Trigger warning: discussion of miscarriage and baby loss
This blog explores themes of miscarriage and baby loss, including emotional and physical experiences of grief. If this is something you’ve experienced, please take care while reading -and engage only if and when you feel ready. Support is available through organisations such as Tommy’s, Sands, and The Miscarriage Association.
In 2025, baby loss remains a deeply taboo subject. Cultural, societal, and personal factors often leave women feeling isolated, ashamed, and unable to talk about what they’ve been through.
The stigma surrounding miscarriage and baby loss is fuelled by outdated beliefs and harmful stereotypes that discourage open conversations. As a result, many people struggle in silence, unable to access the support they need - including at work.
Unlike stillbirths, neonatal and infant deaths, or Sudden Unexpected Infant Death (SUID), miscarriages are not officially recorded in the UK. Yet it’s estimated that around 15% of pregnancies end in miscarriage — defined as the loss of a pregnancy before 24 weeks.
From personal experience, miscarriage is often a hidden loss. It tends to happen early in pregnancy, before an announcement has even been made. That silence can make it harder to talk about. We tell ourselves it’s “not a big deal” because it happened at six, nine, or fourteen weeks.

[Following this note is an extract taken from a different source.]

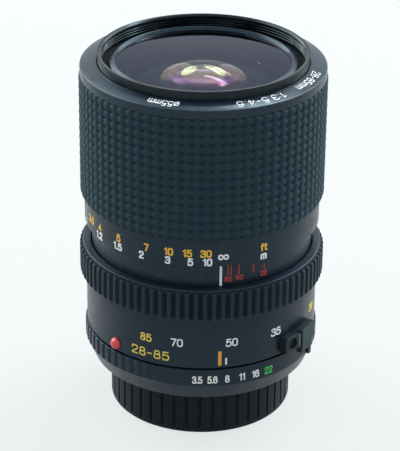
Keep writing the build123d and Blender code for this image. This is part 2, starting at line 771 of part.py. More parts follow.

We downplay our grief to avoid making others uncomfortable. So instead, we keep quiet - carrying the trauma and mourning privately. But it doesn’t go away. It lingers, surfacing in unexpected ways or small triggers that bring emotions flooding back.
Talking about miscarriage can also feel risky. We worry about upsetting others who have faced loss, or about being judged for how we cope. But despite the discomfort, many women — and men — are desperate for understanding and support, especially from their employers.
We spend an average of 40 hours a week at work. That’s a significant portion of our lives. The workplace must become part of the support system — not another space where silence prevails.
Understanding the Gap
Did you know that employees are legally entitled to maternity or paternity leave if a pregnancy ends after 24 weeks? They may also qualify for Parental Bereavement Leave, which provides up to two weeks of paid leave following the death of a child under 18.
However, when a pregnancy ends before 24 weeks — through miscarriage — there are currently no specific statutory rights. Support in these cases is left entirely to the employer’s discretion.
That’s where organisational culture and leadership make all the difference.
Baby Loss Support: What Employers Can Do
1. Establish a Comprehensive Baby Loss Policy
In March 2024, NHS England published the National Pregnancy and Baby Loss People Policy Framework, inspired by a pioneering support package developed at Birmingham Women’s and Children’s NHS Foundation Trust.
A growing number of employers are now adopting baby loss policies that go beyond statutory requirements, offering compassion and flexibility no matter when the loss occurs.
Effective policies might include:
Paid compassionate leave: Offering paid leave for early pregnancy losses helps employees recover without financial pressure.
Return-to-work flexibility: Phased returns or temporary adjustments in hours give people space for emotional and physical healing.
Bereavement training for managers: Equipping managers with the tools and language to handle sensitive conversations with care.
2. Provide Emotional and Practical Support
Legal rights are only part of the picture. Emotional and mental health support is essential. Employers can foster a culture of care through:
Employee Assistance Programmes (EAPs): Actively promote access to counselling and wellbeing support following a loss.
Peer support groups: Create spaces - formal or informal - for employees to share experiences, especially during Baby Loss Awareness Week each October.
Acknowledgement and empathy: Recognise baby loss as a legitimate workplace wellbeing concern. Sometimes, a simple “I’m sorry” or “take all the time you need” can make a world of difference.
Shared remembrance: Encourage participation in initiatives like the Wave of Light on October 15th - where people light a candle in memory. These collective acts of remembrance can foster solidarity and healing.
3. Promote Open Conversations and Awareness
Baby loss remains one of the least discussed forms of bereavement. Employers can play a transformative role in changing that.
Awareness campaigns: Participate in Baby Loss Awareness Week by sharing resources and stories that help normalise conversation.
Training and education: Offer guidance to staff and managers on how to respond sensitively to colleagues experiencing loss. Compassionate communication builds trust and confidence across teams.
4. Acknowledge the Impact on Fathers and Partners
Fathers and partners are often overlooked in discussions about baby loss. While they may not experience the physical loss, they are emotionally invested from the start.
Grief doesn’t discriminate, yet support often does. Your baby loss policy should explicitly include fathers and partners, ensuring they are recognised and supported too.
From Silence to Support
Change begins with conversation. And while these conversations can be difficult, when they are approached with empathy, honesty, and care, they bring us closer to a culture where baby loss is no longer hidden or minimised.
By taking proactive steps - through compassionate policies, thoughtful leadership, and open dialogue - employers can help transform invisible grief into visible change.
Supporting those who experience baby loss isn’t just about compassion; it’s about inclusion, belonging, and living out the values that make organisations truly human.